Is this a valid proof? If so can someone explain it?
Prove that: $\forall x: \exists y : (x \leq y) \land \lnot I(y)$
Premises: $\forall x: \forall y: [I(x) \land \lnot I(y)] \implies (x \lt y)$ and $\exists z : \lnot I(z)$
Proof: We let $a$ be an arbitrary element. Then $I(a) \lor \lnot I(a)$.
Case 1: $I(a)$ By rules of instantiation and our second premise we instantiate b such that $\lnot I(b)$. $I(a) \land \lnot I(b)$ so by modus ponens and our first premise, $a \lt b$ and by our definition of $\leq$, $a \leq b$. Therefore $(a \leq b) \land \lnot I(b)$. Then by existence, $\exists y : (a \leq y) \land \lnot I(y)$.
Case 2: $\lnot I(a)$ We know $a = a$, so by definition $a \leq a$. We assumed $\lnot I(a)$, so using conjunction we have $(a \leq a) \land \lnot I(a)$. Thus by existence $\exists y : (a \leq y) \land \lnot I(y)$.

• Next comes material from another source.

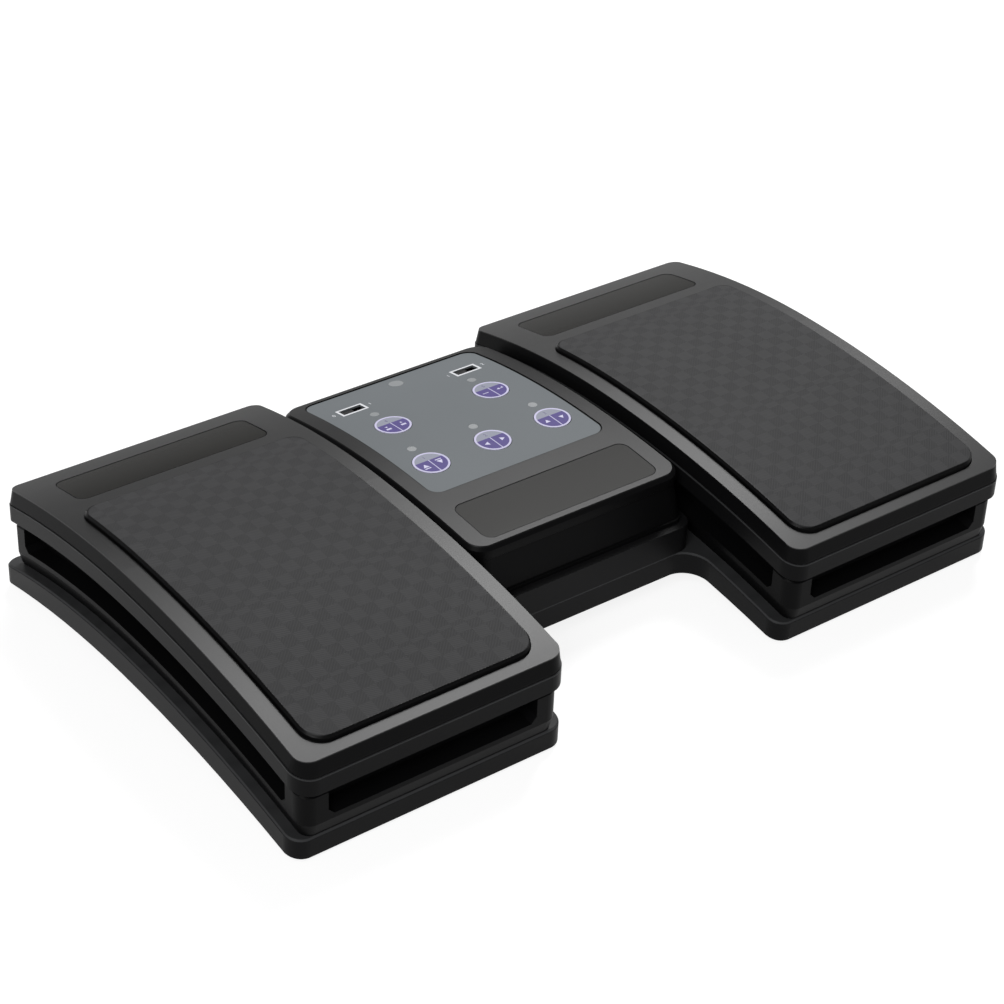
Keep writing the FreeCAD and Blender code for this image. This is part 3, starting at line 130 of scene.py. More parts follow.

Then in both cases, by generalization, we have $\forall x: \exists y : (x \leq y) \land \lnot I(y)$.
For case 2: if we took $a$ as arbitrary why did we use rule of existence and not generalization?
Your proof is exactly correct! Well done.
And you used existential introduction in both cases exactly because you were trying to prove an existential: $\exists y (a \leq y \land \neg I(y))$
It's only after that proof by cases that you introduce a universal ... which is why you introduced $a$ as an arbitrary object.
Yes, it may feel weird that in case $2$ you end up creating the existential using the same object as that you end up creating the universal at the end with ... this is certainly unusual for a proof ... but it is all perfectly valid!
Indeed, when the statement says: $\forall x \exists y ...$, then of course for some of the $x$'s the $y$ could be the same as the $x$ ... and that's exactly what is going on here.